堀場無線研究所で電解コンデンサーを開発し事業化に踏み切りましたが、折悪く朝鮮戦争による資材高騰を受け工場建設は頓挫しました。代わりに、コンデンサー生産のために産学連携で開発したpHメーターを商品として売り出したところ評判となり事業化を決断、1953年1月に株式会社へ改組し株式会社堀場製作所を設立しました。会社設立当時から大学との産学連携で次々と新しいpHメーターを開発し、その後、液体、気体、固体へ分析・計測の対象を拡大し、現在に至る事業の基盤を確立しました。1978年、53歳で会長に就任した際、人生哲学でもある「おもしろおかしく」を社是に制定しました。会長に就任後は、日本のベンチャー・中小企業の支援や京都の活性化のほか、教育改革にも力を尽くしました。

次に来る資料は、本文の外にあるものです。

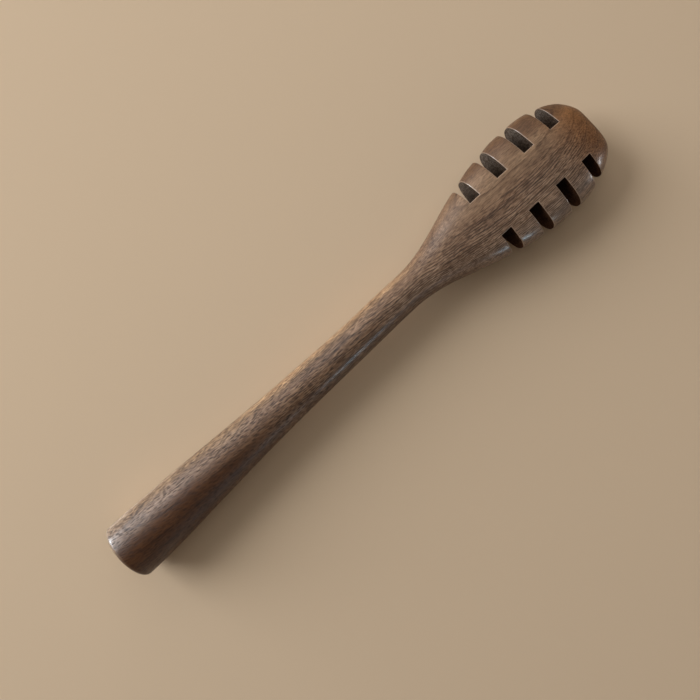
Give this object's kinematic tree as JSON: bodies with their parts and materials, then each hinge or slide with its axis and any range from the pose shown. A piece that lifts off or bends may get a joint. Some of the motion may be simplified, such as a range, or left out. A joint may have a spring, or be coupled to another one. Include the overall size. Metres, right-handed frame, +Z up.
{
  "type": "honey dipper",
  "caption": "Oval wooden honey dipper shaped in one piece, with a tapered handle and a head sawn from both edges into teeth on a central spine.",
  "frame": {"origin": "centre of the footprint of the dipper lying on its side, on the surface it rests on", "axes": "+X along the dipper from the butt of the handle to the tip of the head, +Y across it towards one row of teeth, +Z up"},
  "size_m": [0.165, 0.029, 0.0166],
  "materials": {
    "walnut": "satin"
  },
  "bodies": {
    "root": {"dipper": "walnut"}
  },
  "joints": []
}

2006年3月には、世界各国の研究や業績を支援する製品をもって地球規模の計測機器ビジネスを創始した実績が評価され、分析化学分野の発展に功績顕著な革新的で情熱的な起業家を顕彰する、米国「Chemical Heritage Award」の受賞と「Pittcon Hall of Fame」(分析化学界の殿堂入り)を、欧米人以外で初めて果たしました。2015年7月に永眠(満90歳)。